Does my out-of-state spouse have to come to Florida for the final hearing?

Usually not, if you use the regular uncontested dissolution path. Simplified dissolution under F.S. 61.052(2) requires both spouses to appear at the final hearing, which is impractical across state lines. In a regular uncontested dissolution, the out-of-state spouse signs the Marital Settlement Agreement and an Answer and Waiver, and often only the Florida-resident spouse must attend the brief final hearing. Some Florida judges also permit appearance by video. Because the absent spouse already agreed to all terms in writing, the court typically does not need them present. This flexibility is why the regular uncontested path is generally better than simplified dissolution for long-distance cases.

Which Florida forms do I need for an out-of-state uncontested divorce?

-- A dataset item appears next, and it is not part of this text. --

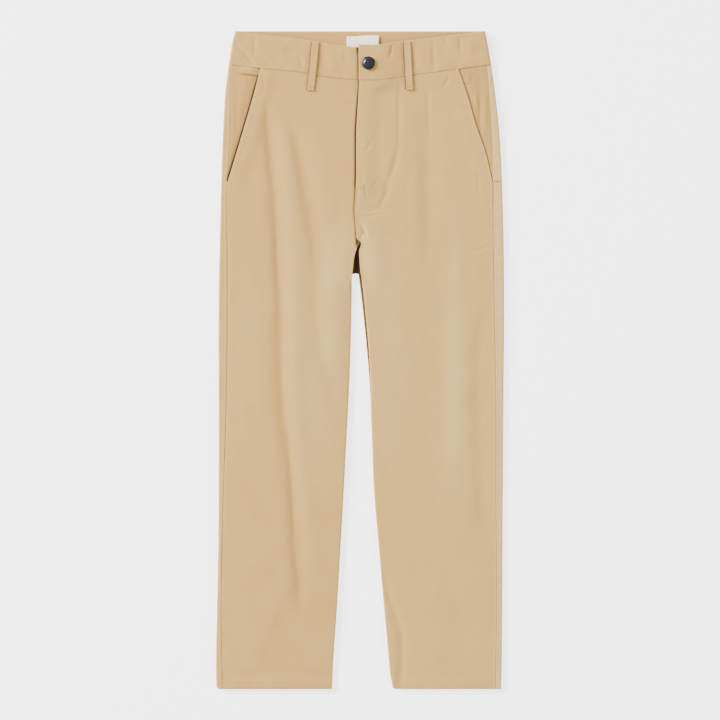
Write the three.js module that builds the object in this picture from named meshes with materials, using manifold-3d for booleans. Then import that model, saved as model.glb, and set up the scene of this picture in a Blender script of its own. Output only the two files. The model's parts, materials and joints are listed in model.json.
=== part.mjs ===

The core forms are the Petition for Dissolution (Form 12.901(b)(1) without children or 12.901(b)(2) with children), the Marital Settlement Agreement (Form 12.902(f)(3)), and a Family Law Financial Affidavit (Form 12.902(b) short form or 12.902(c) long form). If both spouses agree, you may file Form 12.902(k) to jointly waive filing the financial affidavits, authorized under Florida Family Law Rule 12.285. If you have minor children, you also need a Parenting Plan. All forms are free at flcourts.gov, and you file through the Florida Courts E-Filing Portal at myflcourtaccess.com. Our firm prepares and reviews all of these for the $750 flat fee.

Can a Florida court order my out-of-state spouse to pay alimony or child support?

Florida always has jurisdiction to dissolve the marriage, but it may NOT have personal jurisdiction to order an out-of-state spouse to pay alimony, pay child support, or divide their separately held out-of-state assets unless that spouse has minimum contacts with Florida or consents. In an uncontested case this is rarely an obstacle: when the out-of-state spouse signs the Marital Settlement Agreement, they voluntarily consent to the court's authority to enforce its terms, including support obligations. This is one reason a complete, well-drafted MSA matters so much in long-distance cases — it secures the absent spouse's agreement to every term in writing.

How does property division work when spouses live in different states?

Florida applies equitable distribution under F.S. 61.075 to all marital property, regardless of which state the property is located in or whose name is on the title. Equitable distribution means a fair division, not automatically 50/50, though courts presume equal distribution. In an uncontested case, the spouses decide the division themselves in the Marital Settlement Agreement, and the court approves it. Out-of-state real estate can be addressed in the MSA, though transferring title may require a deed recorded in the property's home state. Retirement accounts may need a Qualified Domestic Relations Order to transfer funds. Separate property owned before the marriage or received by gift or inheritance is generally not divided.

What happens to time-sharing if the parents live in different states?

Florida uses "time-sharing" and "parental responsibility" instead of "custody." Courts must approve a Parenting Plan under F.S. 61.13 that serves the child's best interests. While Florida presumes equal time-sharing is best (effective July 1, 2023, under F.S. 61.13(3)), a strict 50/50 schedule is often impractical across state lines. Parents typically craft a long-distance plan — for example, primary residence during the school year with extended summer and holiday time for the other parent, plus regular video contact. Child support is calculated under F.S. 61.30 based on both parents' net incomes and overnights, and travel costs can be allocated in the plan. The UCCJEA determines which state has jurisdiction over time-sharing, generally the child's home state.

What if my out-of-state spouse stops cooperating or refuses to sign?

If your spouse refuses to sign, disputes the terms, or stops cooperating, the case is no longer uncontested, and the $750 flat fee no longer applies. You may still be able to proceed, but through a contested or default process with a different fee structure. If your spouse simply ignores the case after being properly served, Florida allows you to seek a default. If they actively disagree on property, support, or time-sharing, the case becomes contested and may require mediation (required in most Florida circuits) and potentially a trial. For more on this scenario, see our guide on what to do when a spouse won't sign Florida divorce papers, and contact our office to discuss your specific situation.

Can my out-of-state spouse notarize the documents in their home state?

Yes. A notarization performed by a notary in any U.S. state is valid for filing with a Florida court. Your out-of-state spouse can have the Marital Settlement Agreement, Answer and Waiver, Financial Affidavit, and Parenting Plan notarized at a bank, UPS Store, shipping center, or through an online remote notary service. Many banks provide free notary service to account holders. Once the documents are signed and notarized, the out-of-state spouse mails the signed originals back so they can be filed with the Florida clerk through the E-Filing Portal. This remote-signing process is what makes a long-distance uncontested divorce practical and affordable.